-- BEGIN Data section --
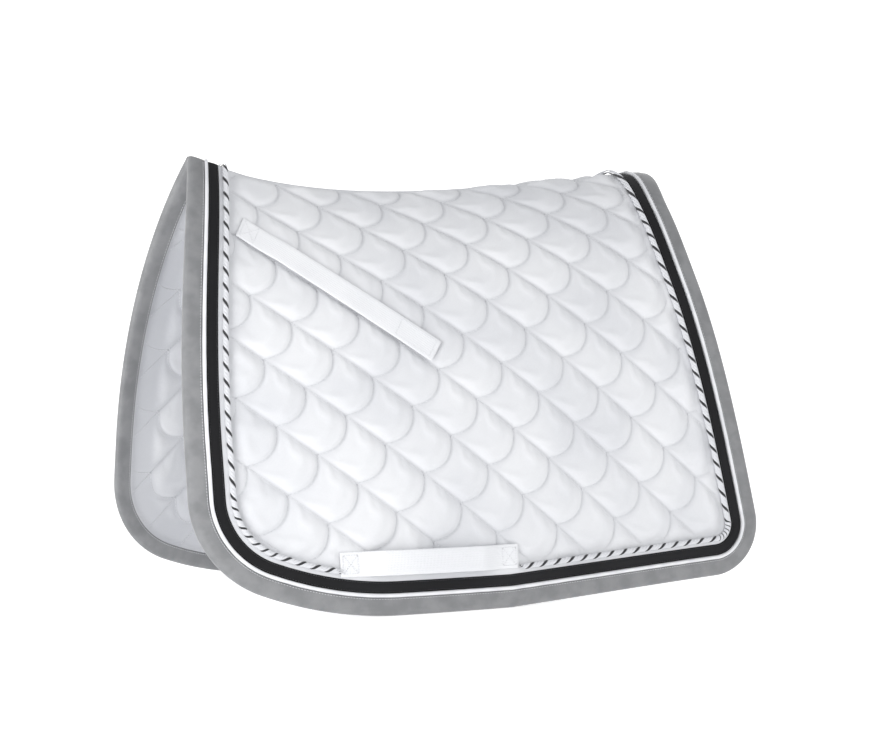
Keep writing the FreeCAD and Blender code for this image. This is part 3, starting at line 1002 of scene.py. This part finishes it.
    def _cover_height(self) -> Array:
        """Height of the cover over the middle of the sheet."""
        inner = self.trim_inset
        quilted = self._seam_height(self.inset) + self.puff * self.height
        for level, areas in ((self.sewn_level, KEEPER.end_areas() + STRAP.sewn_areas()),
                             (self.strap_level, [STRAP.free_area()])):
            pressed = self._pressed(areas)
            quilted = np.where(quilted > level, quilted + (level - quilted) * pressed, quilted)
        trim = smooth_step(inner - 0.5, inner + 2.5, self.inset)
        return self.trim_level + (quilted - self.trim_level) * trim

    def _lining_height(self) -> Array:
        """Height of the lining below the middle of the sheet, as a negative number."""
        quilted = self.seam_level + self.lining_share * self.puff * self.height
        flat = np.maximum(1.0 - smooth_step(18.0, 23.0, self.inset),
                          1.0 - smooth_step(12.0, 16.0, self.s))
        return -(quilted + (self.trim_level - quilted) * flat)

    def _skin(self, stem: str, height: Array, finish: Finish) -> None:
        """Close one padded cloth: its face, its back at the middle of the sheet, and its rim.

        Args:
            stem: cover or lining.
            height: Height of its face.
            finish: Its finish.
        """
        x = self.x - self.side.sign * self.shift[:, 0]
        s = np.maximum(self.s + np.where(self.s > 0.0, self.shift[:, 1], 0.0), 0.0)
        way = 1.0 if stem == "cover" else -1.0
        place = self.room.surface.place
        face = place(self.side, x, s, height)
        back = place(self.side, self.x, self.s, np.full_like(height, 0.15 * way))
        count = len(face)
        a, b = self.border[:, 0], self.border[:, 1]
        rim = np.stack([b, a, a + count, b + count], -1)
        quads = np.concatenate([self.quads, self.quads[:, ::-1] + count, rim])
        # The puff goes to the material with the cloth place, which paints shade into the seams with
        # it.
        puff = np.clip(np.abs(height) / (self.seam_level + self.puff), 0.0, 1.0)
        cloth = np.stack([self.u, self.v, puff], -1)
        piece = make_mesh(f"{self.side.word}_quilt_{stem}", np.concatenate([face, back]),
                          quads, cloth=np.concatenate([cloth, cloth]))
        word = self.side.word
        nodes = [f"{word}_top_{stem}", f"{word}_flap_{stem}"]
        if stem == "cover":
            nodes += [f"{word}_top_wadding", f"{word}_flap_wadding"]
        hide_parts(*nodes)
        self.room.dress(piece, finish)
        self.room.hang(piece, self.side)
        log.info("%s: %d vertices", piece.name, len(piece.data.vertices))

    def _stitch(self, stem: str, way: float, finish: Finish) -> None:
        """Thread along every quilting seam, a stitch to each part of a cell.

        Args:
            stem: cover or lining.
            way: 1 on the cover, -1 on the lining.
            finish: Thread.
        """
        p, q = self.pattern.reach(self.cloth_half, self.cloth_depth)
        whole = {name: a[np.abs(a - np.round(a)) < 1e-6] for name, a in (("p", p), ("q", q))}
        runs = []
        for fixed, free in ((whole["p"], q), (whole["q"], p)):
            a, b = np.meshgrid(fixed, free[:-1], indexing="ij")
            step = 1.0 / self.pattern.parts
            begin, end = b + 0.1 * step, b + 0.9 * step
            pair = ((a, begin), (a, end)) if free is q else ((begin, a), (end, a))
            runs.append([np.stack(self.pattern.flat(*m), -1).reshape(-1, 2) for m in pair])
        starts, ends = (np.concatenate([r[i] for r in runs]) for i in (0, 1))
        surface = self.room.surface
        places = []
        for cloth in (starts, ends):
            x = -self.side.sign * cloth[:, 0]
            places.append((x, cloth[:, 1] - surface.spine_fall(x)))
        (x0, s0), (x1, s1) = places
        inside = (np.abs(x0) < 340.0) & (s0 > 5.0) & (s1 > 5.0) & (s0 < 590.0)
        x0, s0, x1, s1 = (a[inside] for a in (x0, s0, x1, s1))
        centre = surface.place(self.side, x0, s0, 0.0)
        inset = self.room.edge.inset_of(x0, centre[:, 2])
        limit = self.trim_inset + 2.0 if stem == "cover" else 24.0
        inside = (inset > limit) & (s0 > (5.0 if stem == "cover" else 17.0))
        x0, s0, x1, s1, inset = (a[inside] for a in (x0, s0, x1, s1, inset))
        low = 0.25 + (self._seam_height(inset) if stem == "cover" else self.seam_level)
        a = surface.place(self.side, x0, s0, way * low)
        b = surface.place(self.side, x1, s1, way * low)
        up = unit(surface.place(self.side, x0, s0, way * (low + 1.0)) - a)
        piece = make_stitches(f"{self.side.word}_{stem}_stitching", a, b, up, 0.42)
        self.room.dress(piece, finish)
        self.room.hang(piece, self.side)
        log.info("%s: %d stitches", piece.name, len(a))


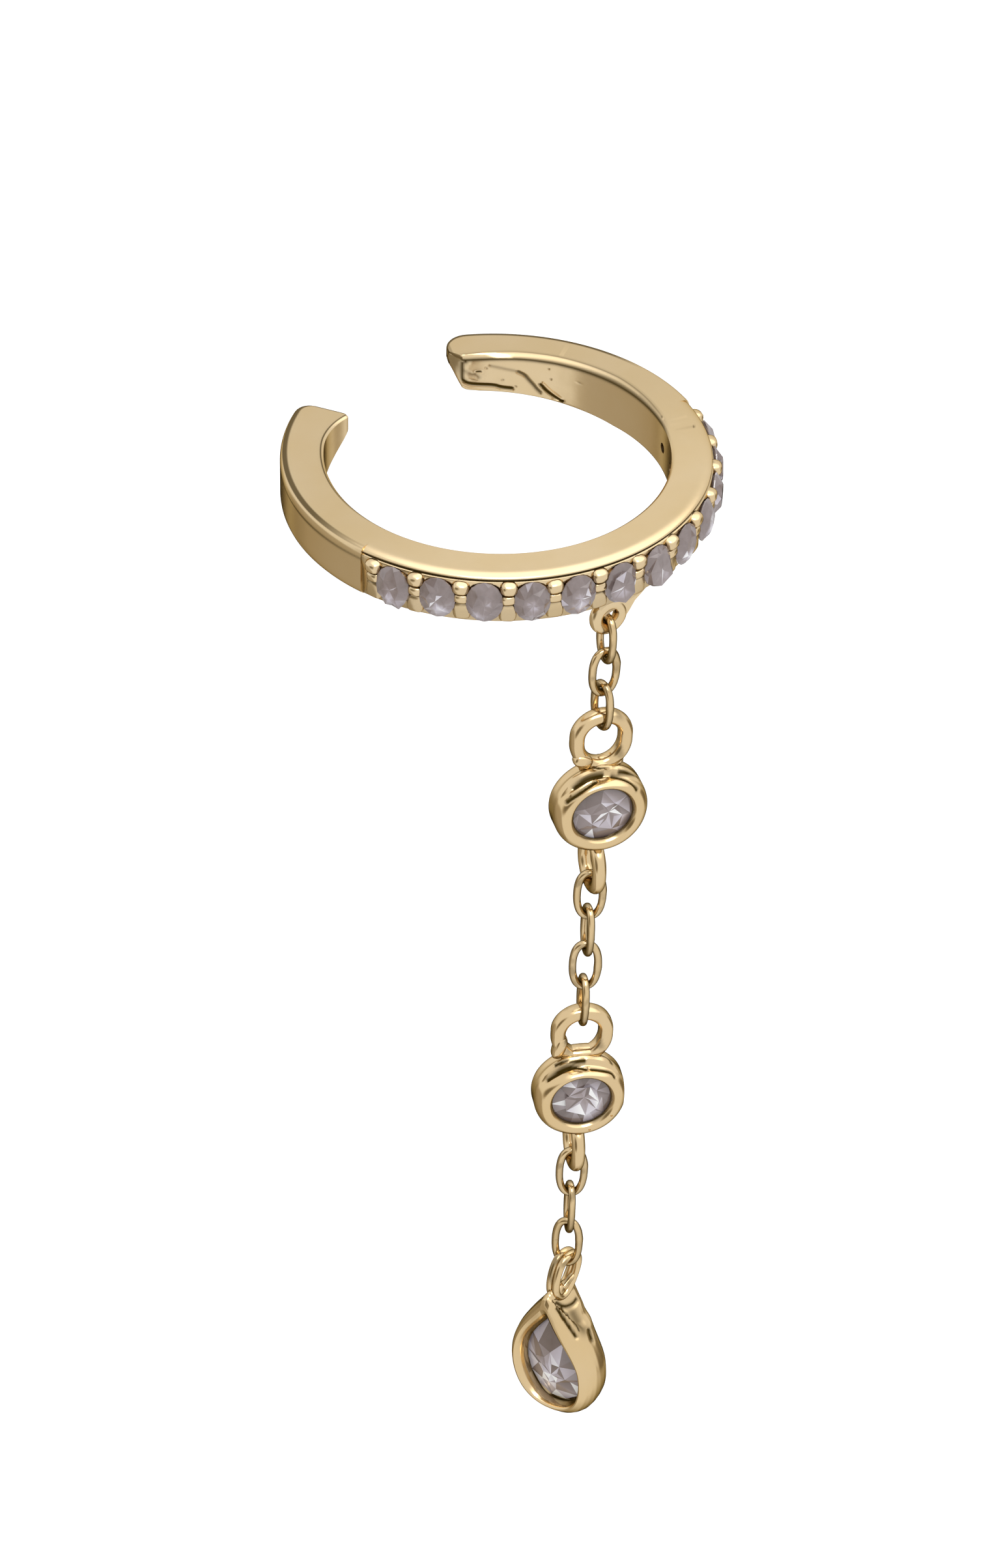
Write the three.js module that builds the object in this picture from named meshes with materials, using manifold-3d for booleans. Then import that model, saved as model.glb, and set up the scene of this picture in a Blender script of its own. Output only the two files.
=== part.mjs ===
-- END Data section --
(Task description) Copy every line verbatim.

(Written response)
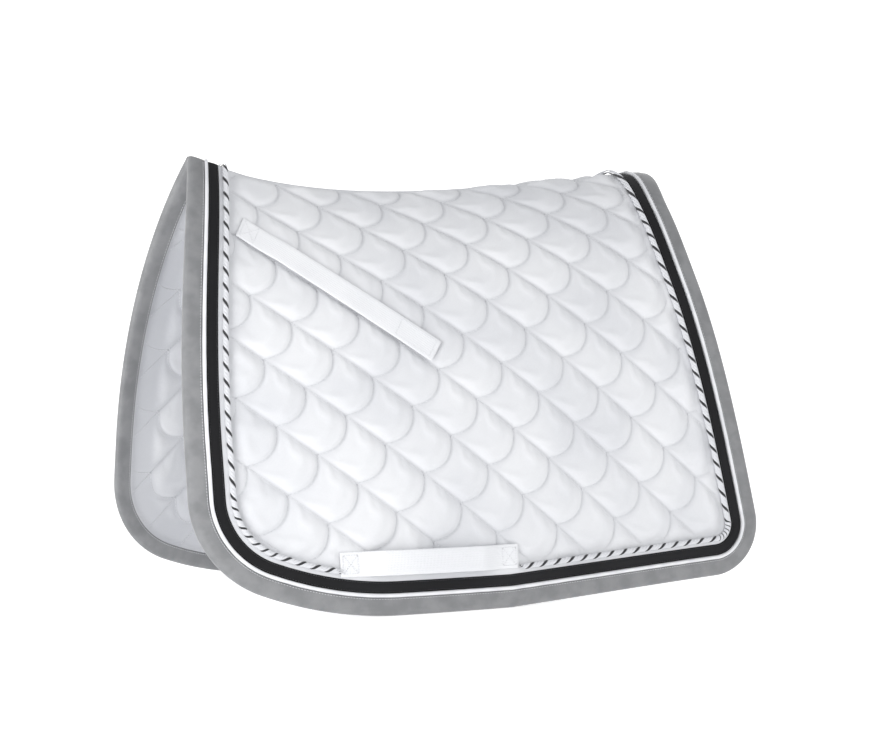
Keep writing the FreeCAD and Blender code for this image. This is part 3, starting at line 1002 of scene.py. This part finishes it.
    def _cover_height(self) -> Array:
        """Height of the cover over the middle of the sheet."""
        inner = self.trim_inset
        quilted = self._seam_height(self.inset) + self.puff * self.height
        for level, areas in ((self.sewn_level, KEEPER.end_areas() + STRAP.sewn_areas()),
                             (self.strap_level, [STRAP.free_area()])):
            pressed = self._pressed(areas)
            quilted = np.where(quilted > level, quilted + (level - quilted) * pressed, quilted)
        trim = smooth_step(inner - 0.5, inner + 2.5, self.inset)
        return self.trim_level + (quilted - self.trim_level) * trim

    def _lining_height(self) -> Array:
        """Height of the lining below the middle of the sheet, as a negative number."""
        quilted = self.seam_level + self.lining_share * self.puff * self.height
        flat = np.maximum(1.0 - smooth_step(18.0, 23.0, self.inset),
                          1.0 - smooth_step(12.0, 16.0, self.s))
        return -(quilted + (self.trim_level - quilted) * flat)

    def _skin(self, stem: str, height: Array, finish: Finish) -> None:
        """Close one padded cloth: its face, its back at the middle of the sheet, and its rim.

        Args:
            stem: cover or lining.
            height: Height of its face.
            finish: Its finish.
        """
        x = self.x - self.side.sign * self.shift[:, 0]
        s = np.maximum(self.s + np.where(self.s > 0.0, self.shift[:, 1], 0.0), 0.0)
        way = 1.0 if stem == "cover" else -1.0
        place = self.room.surface.place
        face = place(self.side, x, s, height)
        back = place(self.side, self.x, self.s, np.full_like(height, 0.15 * way))
        count = len(face)
        a, b = self.border[:, 0], self.border[:, 1]
        rim = np.stack([b, a, a + count, b + count], -1)
        quads = np.concatenate([self.quads, self.quads[:, ::-1] + count, rim])
        # The puff goes to the material with the cloth place, which paints shade into the seams with
        # it.
        puff = np.clip(np.abs(height) / (self.seam_level + self.puff), 0.0, 1.0)
        cloth = np.stack([self.u, self.v, puff], -1)
        piece = make_mesh(f"{self.side.word}_quilt_{stem}", np.concatenate([face, back]),
                          quads, cloth=np.concatenate([cloth, cloth]))
        word = self.side.word
        nodes = [f"{word}_top_{stem}", f"{word}_flap_{stem}"]
        if stem == "cover":
            nodes += [f"{word}_top_wadding", f"{word}_flap_wadding"]
        hide_parts(*nodes)
        self.room.dress(piece, finish)
        self.room.hang(piece, self.side)
        log.info("%s: %d vertices", piece.name, len(piece.data.vertices))

    def _stitch(self, stem: str, way: float, finish: Finish) -> None:
        """Thread along every quilting seam, a stitch to each part of a cell.

        Args:
            stem: cover or lining.
            way: 1 on the cover, -1 on the lining.
            finish: Thread.
        """
        p, q = self.pattern.reach(self.cloth_half, self.cloth_depth)
        whole = {name: a[np.abs(a - np.round(a)) < 1e-6] for name, a in (("p", p), ("q", q))}
        runs = []
        for fixed, free in ((whole["p"], q), (whole["q"], p)):
            a, b = np.meshgrid(fixed, free[:-1], indexing="ij")
            step = 1.0 / self.pattern.parts
            begin, end = b + 0.1 * step, b + 0.9 * step
            pair = ((a, begin), (a, end)) if free is q else ((begin, a), (end, a))
            runs.append([np.stack(self.pattern.flat(*m), -1).reshape(-1, 2) for m in pair])
        starts, ends = (np.concatenate([r[i] for r in runs]) for i in (0, 1))
        surface = self.room.surface
        places = []
        for cloth in (starts, ends):
            x = -self.side.sign * cloth[:, 0]
            places.append((x, cloth[:, 1] - surface.spine_fall(x)))
        (x0, s0), (x1, s1) = places
        inside = (np.abs(x0) < 340.0) & (s0 > 5.0) & (s1 > 5.0) & (s0 < 590.0)
        x0, s0, x1, s1 = (a[inside] for a in (x0, s0, x1, s1))
        centre = surface.place(self.side, x0, s0, 0.0)
        inset = self.room.edge.inset_of(x0, centre[:, 2])
        limit = self.trim_inset + 2.0 if stem == "cover" else 24.0
        inside = (inset > limit) & (s0 > (5.0 if stem == "cover" else 17.0))
        x0, s0, x1, s1, inset = (a[inside] for a in (x0, s0, x1, s1, inset))
        low = 0.25 + (self._seam_height(inset) if stem == "cover" else self.seam_level)
        a = surface.place(self.side, x0, s0, way * low)
        b = surface.place(self.side, x1, s1, way * low)
        up = unit(surface.place(self.side, x0, s0, way * (low + 1.0)) - a)
        piece = make_stitches(f"{self.side.word}_{stem}_stitching", a, b, up, 0.42)
        self.room.dress(piece, finish)
        self.room.hang(piece, self.side)
        log.info("%s: %d stitches", piece.name, len(a))


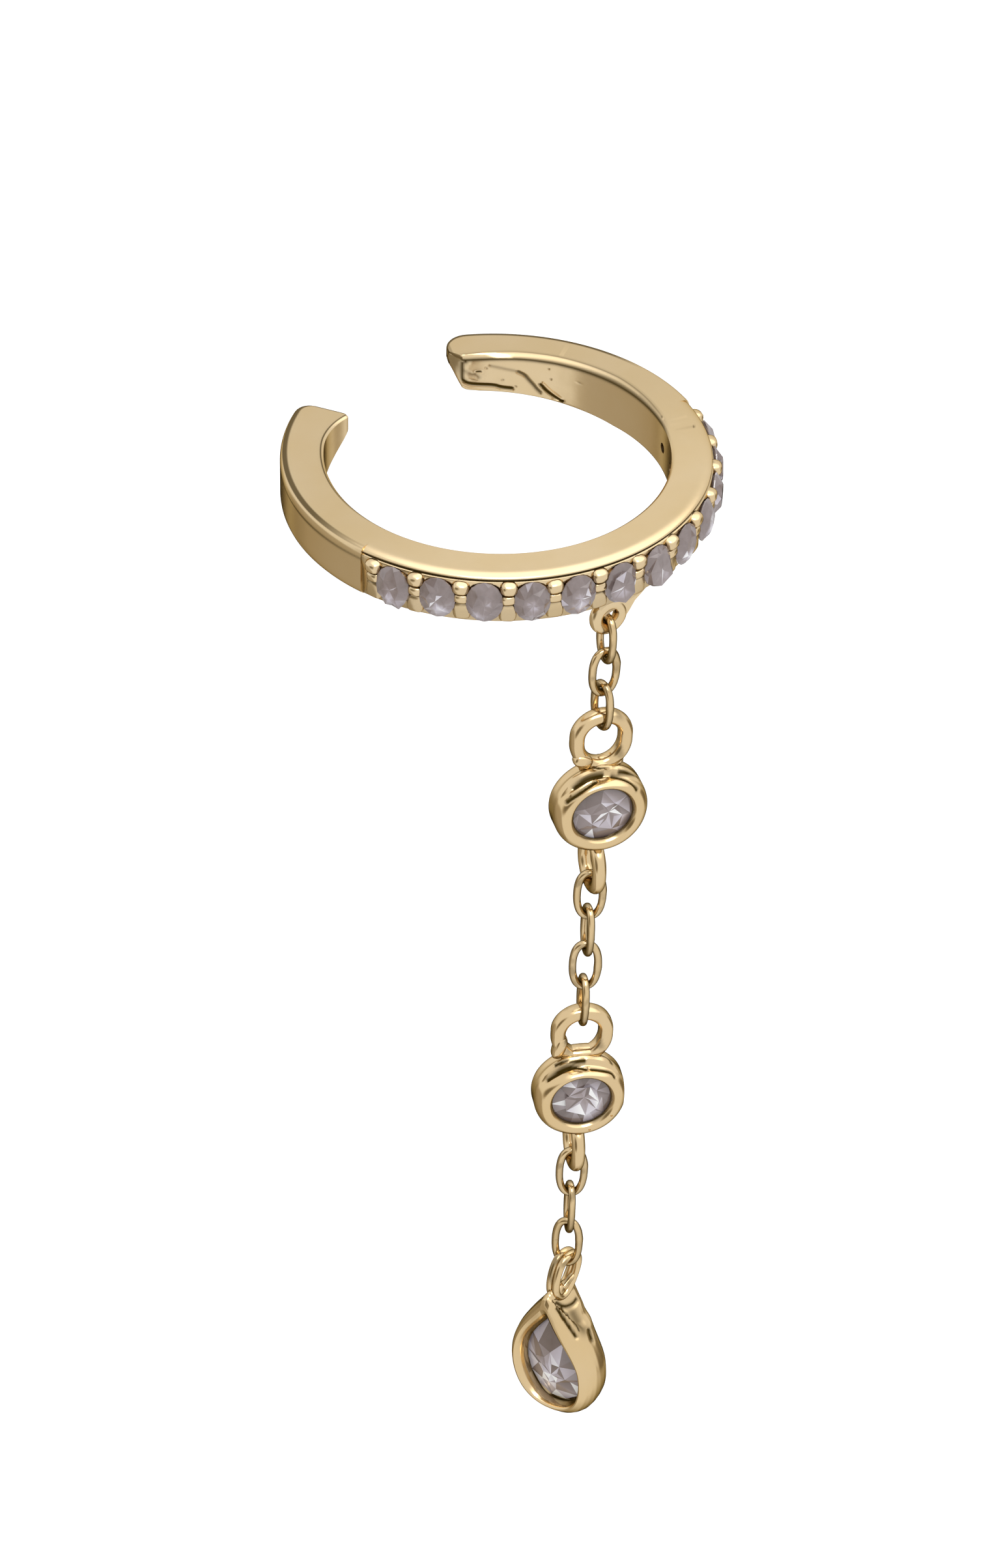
Write the three.js module that builds the object in this picture from named meshes with materials, using manifold-3d for booleans. Then import that model, saved as model.glb, and set up the scene of this picture in a Blender script of its own. Output only the two files.
=== part.mjs ===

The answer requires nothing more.